Hey everyone, I'm a teenager from Vegas!  I suppose I should tell a bit about myself and my horses? I've been riding for almost 4 years, I started western, then had a phase where I ditched the saddle and it was all bareback for me.. I picked western back up, started english recently, and now I don't really care, as long as I'm on a horse. I did barrel racing for a while, but had to quit when I no longer had a horse who could do it, or an instructor who could help.
I got my first lesson after about 3 years of riding, so had basically already taught myself how to ride.. Between me and my mom, who sometimes share horses, and sometimes have our own personal horses, I've had my fair share of horses. I currently have my lovely little 8 year old paso fino/ QH cross gelding Cloud Dancer, or just Dancer.. I've bonded with him so much, it makes me sad to think that within a year I'll be too big for him. 
I work at a horse ranch now riding and exercising some crazy horses.
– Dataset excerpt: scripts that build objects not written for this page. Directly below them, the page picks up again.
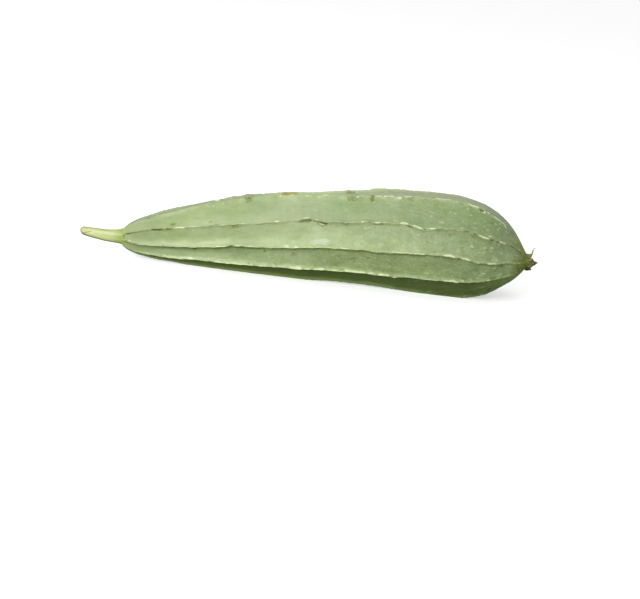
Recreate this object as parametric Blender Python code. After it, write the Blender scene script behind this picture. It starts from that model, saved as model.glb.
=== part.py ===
"""A ridged sponge gourd, as picked, lying on two of its ten ridges.

Units are metres, +Z is up. The gourd lies along X, with its stem at -X and its
blossom end at +X, and the origin is under its middle on the surface it rests on.
It is three pieces: the fruit, the stem it hung from, and the withered blossom.
"""

import math

import bmesh
import bpy
import numpy as np
from mathutils import Matrix, Vector

MM = 0.001

# The fruit, along its own axis from the neck to the blossom end
FRUIT_LENGTH = 279 * MM
CREST_RADIUS = [  # station, radius over the ridges
    (0, 5.9), (3, 8.4), (8, 11.2), (16, 13.9), (30, 17.4), (60, 23.8), (100, 28.9),
    (150, 31.9), (195, 35.2), (222, 35.7), (240, 34.2), (254, 29.5), (264, 22.9),
    (270, 17.5), (275, 11.2), (279, 5.2),
]
ARCH = [  # station, height of the centre above the straight line between the ends
    (0, 0.0), (30, 3.0), (80, 7.0), (130, 8.8), (180, 9.9), (220, 8.2), (250, 6.4),
    (265, 4.8), (279, 0.3),
]
SIDE_BOW = 2.2 * MM

# The ridges: a thin rib on each edge between two slightly hollow panels
RIDGES = 10
RIB_HEIGHT = [(0, 0.15), (10, 0.6), (40, 1.15), (200, 1.2), (250, 0.9), (268, 0.5), (279, 0.1)]
PANEL_HOLLOW = [  # how far the panels lie below a flat face, or above it where negative
    (0, 0.0), (10, 0.3), (50, 1.0), (110, 0.9), (180, 0.4), (220, 0.3), (255, -0.1), (279, 0.0),
]
RIB_WIDTH = 0.06  # half width, as a share of the way to the next ridge
RIB_UNEVENNESS = 0.25
DRIFT_STATIONS = (0, 12, 30, 55, 80, 105, 130, 155, 180, 205, 230, 255, 279)
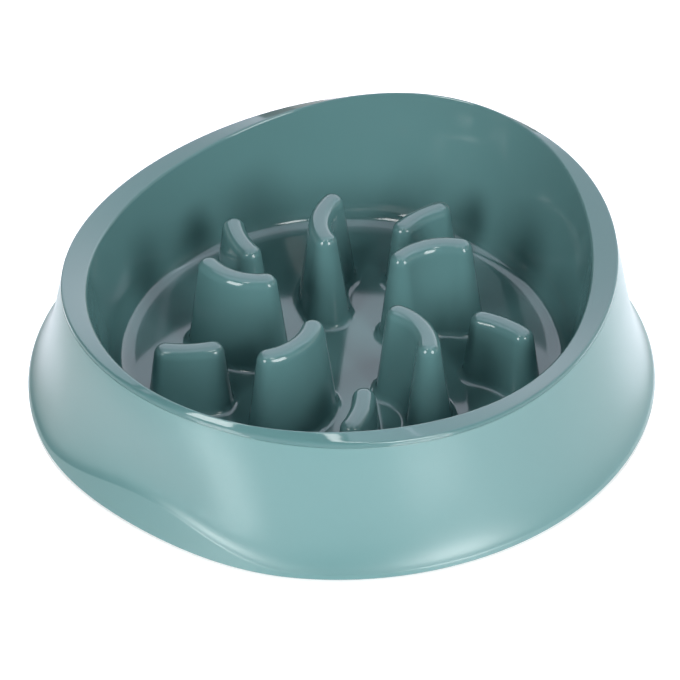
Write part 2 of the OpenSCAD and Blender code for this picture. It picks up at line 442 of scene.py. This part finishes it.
# %% [markdown]
# ## The inner bowl
# The inner bowl has a flat floor, a round, a straight wall that leans out to the mouth,
# and a rim that is turned over as a narrow band and rests on the skirt. It is extruded as
# the skirt was, from the edge of the flat floor up the wall, over the rim and back down
# behind. The floor and its underside are flat, so each needs only one face.

# %% The inner bowl's section
floor_round, rim_round = 0.009, 0.0012
floor_steps, rim_steps, back_round_steps = 12, 7, 8
slope_steps, face_steps, back_steps = 8, 3, 6


def bowl_section(turn):
    mouth, rim = mouth_edge(turn), rim_edge(turn)
    low = Vector((floor_r, floor_z))
    up, across = wall_direction(turn), (rim - mouth).normalized()
    floor_start, floor_end = low - Vector((floor_round, 0)), low + floor_round * up
    floor_bend = bend(floor_start, low, floor_end, floor_steps)
    mouth_bend = bend(mouth - rim_round * up, mouth, mouth + rim_round * across, rim_steps)
    rim_bend = bend(rim - rim_round * across, rim, rim - Vector((0, rim_round)), rim_steps)
    under = rim - Vector((0, rim_t))
    slope = across.y / across.x
    below_rim = mouth.y + slope * (wall_back(turn, under.y).x - mouth.x) - rim_t
    back_low = wall_back(turn, floor_z - bowl_wall)
    back_round = floor_round + bowl_wall / 2
    back_start, back_end = back_low + back_round * up, back_low - Vector((back_round, 0))
    back_bend = bend(back_start, back_low, back_end, back_round_steps)
    back_top = wall_back(turn, min(under.y, below_rim))
    return [
        *floor_bend,
        *straight(floor_bend[-1], mouth_bend[0], slope_steps),
        *mouth_bend,
        *straight(mouth_bend[-1], rim_bend[0], face_steps),
        *rim_bend,
        under,
        under - Vector((land(turn), 0)),
        back_top,
        *straight(back_top, back_bend[0], back_steps),
        *back_bend,
    ]


# %% Extrude the inner bowl and close its floor
dish = shell("dish", bowl_section)
for height in (floor_z, floor_z - bowl_wall):
    pick(dish, lambda vert: abs(vert.co.z - height) < merge_gap and vert.is_boundary)
    bpy.ops.mesh.edge_face_add()
close_and_turn_outward()
print("inner bowl:", len(dish.data.vertices), "vertices,", len(dish.data.polygons), "faces")

# %% [markdown]
# ## The ridges
# The ridges stand in two rings of five, a tall ring and a lower one outside it. Each is a
# bar that bows to one side, with round ends, sides that lean in so that it leaves its
# mould, a rounded top and a soft fillet at its root. It is hollow from below, because a
# thick lump of plastic would shrink and pull a dimple into the floor.
# A ridge could be swept along a curve, but spinning keeps its section exact: the section
# is spun about the middle of the bow for the bar, and half of it about each end for the
# round ends. One ridge of each ring is made, copied five times and joined to the floor.
# The tops are nearly half round, so that a tongue meets no edge.

# %% Sizes of the ridges
ridge_count = 5
ridge_top_t, ridge_draft, ridge_round = 0.0098, math.radians(7), 0.0042
ridge_root, ridge_sink, root_dip = 0.003, 0.001, 0.00002
ridge_wall, hollow_cut_share, overrun = 0.0025, 0.4, 0.001
top_steps, side_steps, root_steps = 14, 4, 10
inner_ridge = {"h": 0.0425, "length": 0.0355, "bend_r": 0.025}
outer_ridge = {"h": 0.0305, "length": 0.029, "bend_r": 0.042}
draft = math.tan(ridge_draft)


def ridge_profile(h):
    """Half of a ridge's section, from the middle of its top down to its root."""
    top_w = ridge_top_t / 2
    root_w = top_w + (h - ridge_round - ridge_root) * draft
    foot_w = root_w + ridge_root * draft
    top = bend(
        Vector((top_w - ridge_round, h)),
        Vector((top_w - ridge_round * draft, h)),
        Vector((top_w, h - ridge_round)),
        top_steps,
    )
    root = bend(
        Vector((root_w, ridge_root)),
        Vector((foot_w, -root_dip)),
        Vector((foot_w + ridge_root, -root_dip)),
        root_steps,
    )
    sunk = Vector((foot_w + ridge_root, -ridge_sink))
    return [Vector((0, h)), *top, *straight(top[-1], root[0], side_steps), *root, sunk]


def hollow_profile(h):
    """Half of the section of the hollow under a ridge, from its top down."""
    top_w = ridge_top_t / 2 + ridge_round * draft - ridge_wall
    low = -bowl_wall - overrun
    foot_w = top_w + (h - ridge_wall - low) * draft
    top, low = Vector((top_w, h - ridge_wall)), Vector((foot_w, low))
    middle = Vector((0, top.y))
    return [middle, *rounded(middle, top, low, hollow_cut_share * ridge_round), low]


# %% Drawing a line of vertices, and spinning it
arc_steps, end_steps = 24, 20
seed_size = 0.001


def empty_piece(name):
    """A new piece in edit mode, with nothing in it yet."""
    bpy.ops.object.select_all(action="DESELECT")
    bpy.ops.mesh.primitive_plane_add(size=seed_size)
    piece = bpy.context.object
    piece.name = name
    bpy.ops.object.mode_set(mode="EDIT")
    bpy.ops.mesh.delete(type="VERT")
    return piece


def draw(points):
    """Draws a line in edit mode: a plane is merged to one vertex and extruded to each point."""
    bpy.ops.mesh.primitive_plane_add(size=seed_size)
    bpy.ops.mesh.merge(type="CENTER")
    bpy.ops.transform.translate(value=points[0])
    for here, there in zip(points, points[1:]):
        bpy.ops.mesh.extrude_vertices_move(TRANSFORM_OT_translate={"value": there - here})
    bpy.ops.mesh.select_linked()


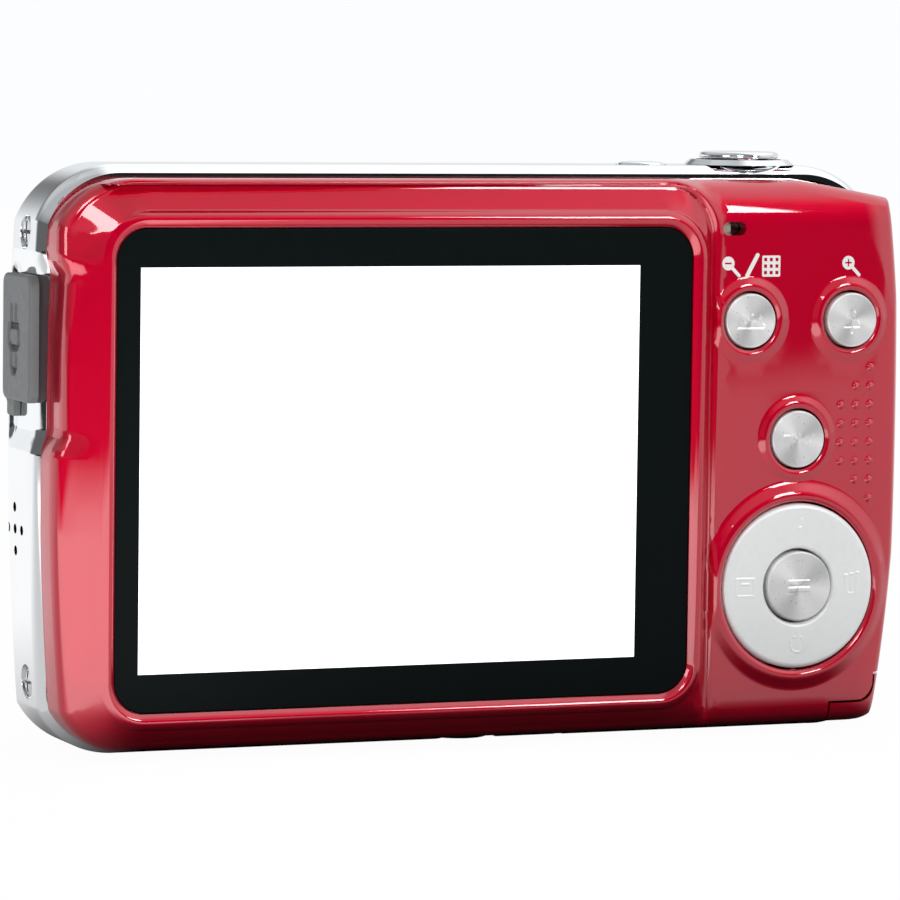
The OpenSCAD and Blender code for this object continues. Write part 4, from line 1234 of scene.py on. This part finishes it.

It's not fun at times, but I've learned so much more. I've never shown/competed, though I'd love to. I've just never had the right situation with the right horse, the money, or a trailer.
Hopefully I haven't just overloaded you all with random information, haha! I hope to get to know you all!  ~Stevie and Dancer 
Me and dancer mid-stop:
















And, here's me and my first horse, who I unfortunately had to sell about 2 months ago:


----------



## Susan Crumrine (Oct 5, 2009)

Welcome to the forum. I love your little pinto. He is adorable.


----------



## HorseLovinLady (Jul 18, 2011)

Welcome to the forum!! Dancer is gorgeous!!


----------



## LittleAppy (Feb 16, 2012)

Welcome to the forum Dancer's Beautiful!


----------



## PonyMischief (Mar 1, 2012)

Thanks all. He thinks he's pretty cute too


----------



## tierneylove09 (Mar 4, 2012)

Dancer is beautiful!


----------



## BarrelracingArabian (Mar 31, 2010)

Welcome to the forum! I lived in vegas for a short while tried to find a horse scene but had little luck so sucked it up and came back to CA to live with my mom. Your Dancer is so cute :]


----------